Chevron was a unanimous 6-0 decision: there was no debate on its principles at the time.

Chevron said that it was not up to the courts to decide policy when there was ambiguity:

> When a challenge to an agency construction of a statutory provision, fairly conceptualized, really centers on the wisdom of the agency's policy, rather than whether it is a reasonable choice within a gap left open by Congress, the challenge must fail. In such a case, federal judges—who have no constituency—have a duty to respect legitimate policy choices made by those who do. The responsibilities for assessing the wisdom of such policy choices and resolving the struggle between competing views of the public interest are not judicial ones: "Our Constitution vests such responsibilities in the political branches."

If there is ambiguity it is either on purpose (to allow flexibility) or by accident (unforeseen or change circumstances): it was thought that it is best for policy makers to deal with that ambiguity.

Remember: the agencies are headed by an Executive that is elected (President), and run my administrators (Secretaries, Directors) that are Senate-confirmed. There is connection to the will of The People throughout their operation.

1 comments

> there was no debate on its principles at the time

The part that made Chevron consequential wasn’t recognised at the time.

I dispute this.
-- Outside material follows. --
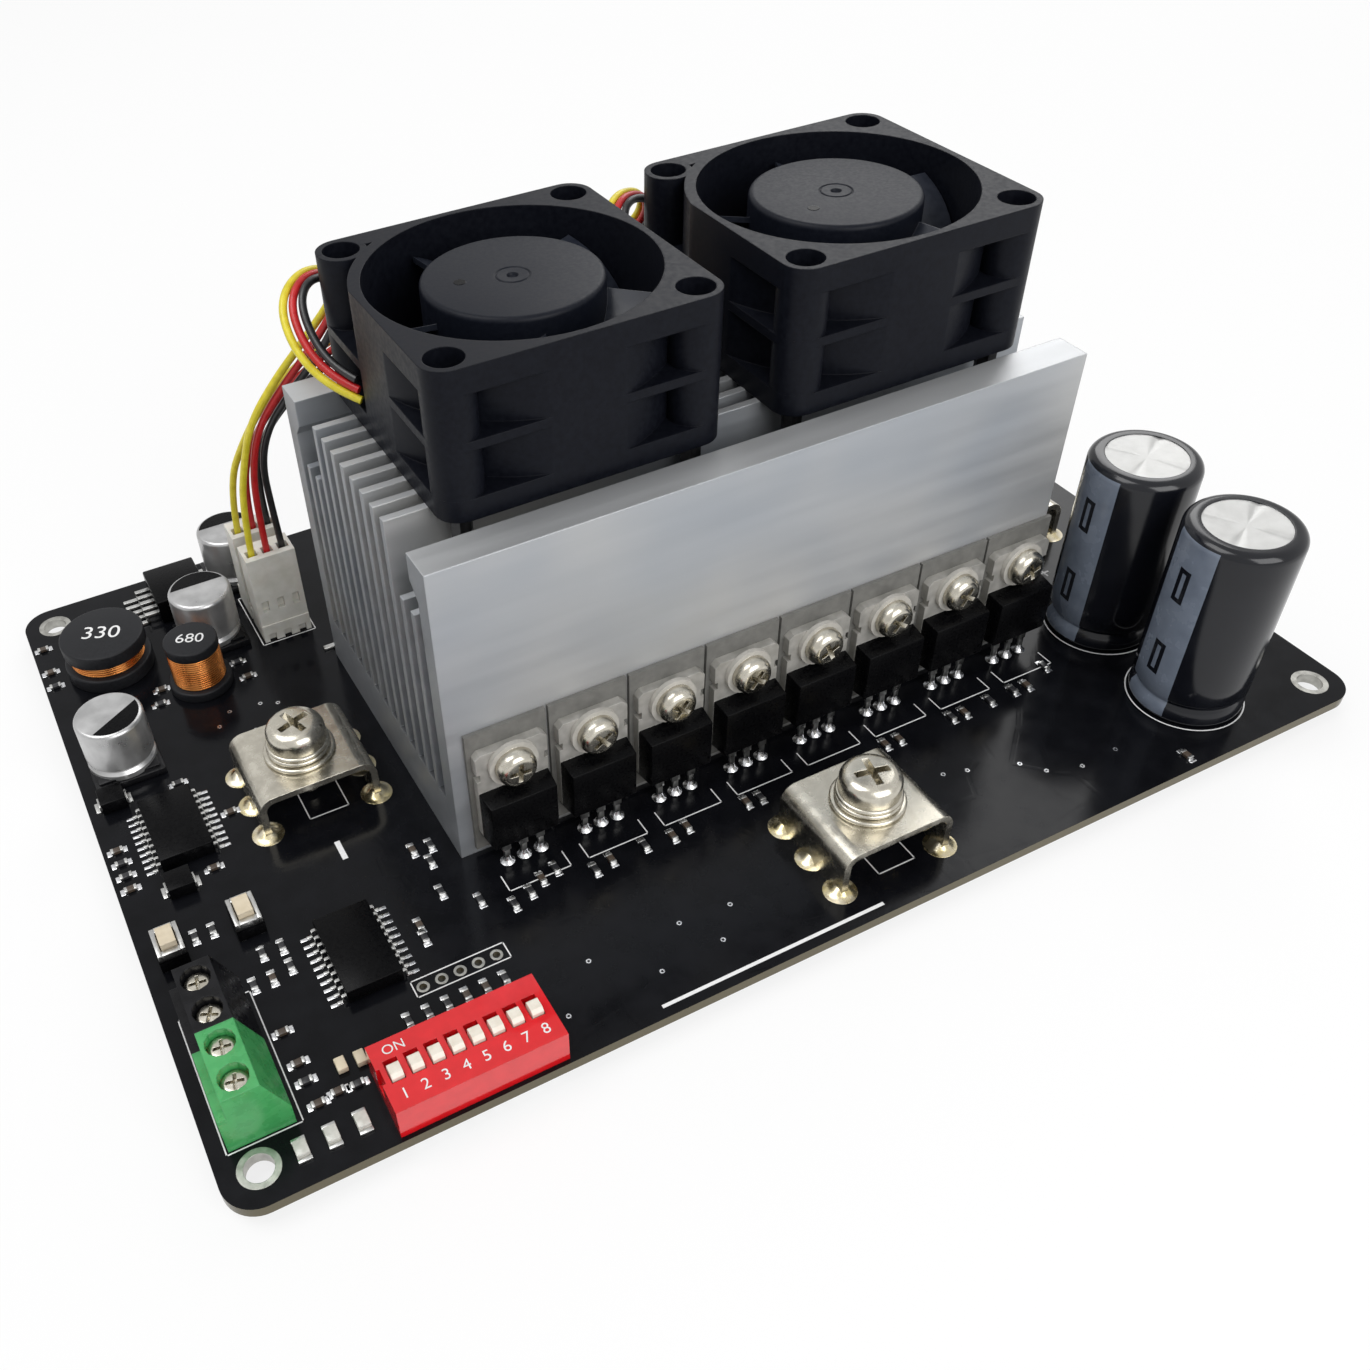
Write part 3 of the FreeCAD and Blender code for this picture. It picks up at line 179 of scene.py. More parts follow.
# The grain group gives every finish its uneven gloss, fine bump and rounded edges
def buildGrain():
    group = bpy.data.node_groups.new("surfaceGrain", "ShaderNodeTree")
    for way, names in (("INPUT", ("Vector", "Scale", "Smooth", "Rough", "Depth", "Edge")),
                       ("OUTPUT", ("Shade", "Roughness", "Normal"))):
        for name in names:
            kind = "NodeSocketVector" if name in ("Vector", "Normal") else "NodeSocketFloat"
            group.interface.new_socket(name, in_out=way, socket_type=kind)
    given = put(group, "NodeGroupInput").outputs
    noise = put(group, "ShaderNodeTexNoise", {"Vector": given["Vector"], "Scale": given["Scale"],
                                              "Detail": 5}).outputs[0]
    shade = put(group, "ShaderNodeMapRange", {"Value": noise, "From Min": 0.32, "From Max": 0.68}).outputs[0]
    gloss = put(group, "ShaderNodeMapRange", {"Value": shade, "To Min": given["Smooth"],
                                              "To Max": given["Rough"]})
    edge = put(group, "ShaderNodeBevel", {"Radius": given["Edge"]}, samples=4)
    bump = put(group, "ShaderNodeBump", {"Normal": edge.outputs[0], "Height": noise,
                                         "Distance": given["Depth"]})
    put(group, "NodeGroupOutput", {"Shade": shade, "Roughness": gloss.outputs[0], "Normal": bump.outputs[0]})
    return group


grain = buildGrain()


def feed(finish, socket, source):
    finish.node_tree.links.new(source, finish.node_tree.nodes["Principled BSDF"].inputs[socket])


def mixed(finish, factor, first, second, blend="MIX"):
    sockets = {0: factor, 6: first, 7: second}  # the three that the colour mix uses
    return add(finish, "ShaderNodeMix", sockets, data_type="RGBA", blend_type=blend).outputs[2]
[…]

It seems to me that if Congress was vague, it knew it was ceding power to the agency to decide; and that the court in Chevron considered it normal that the fallout from poor decisions should land upon those seeking legislative or executive re-election.

I can see both good and bad outcomes from today's decision (though I think in the short term it will multiply litigative and executive brinksmanship without elevating legislative standards), but I really don't agree with the idea that the justices who originally decided it were just clueless about the implications.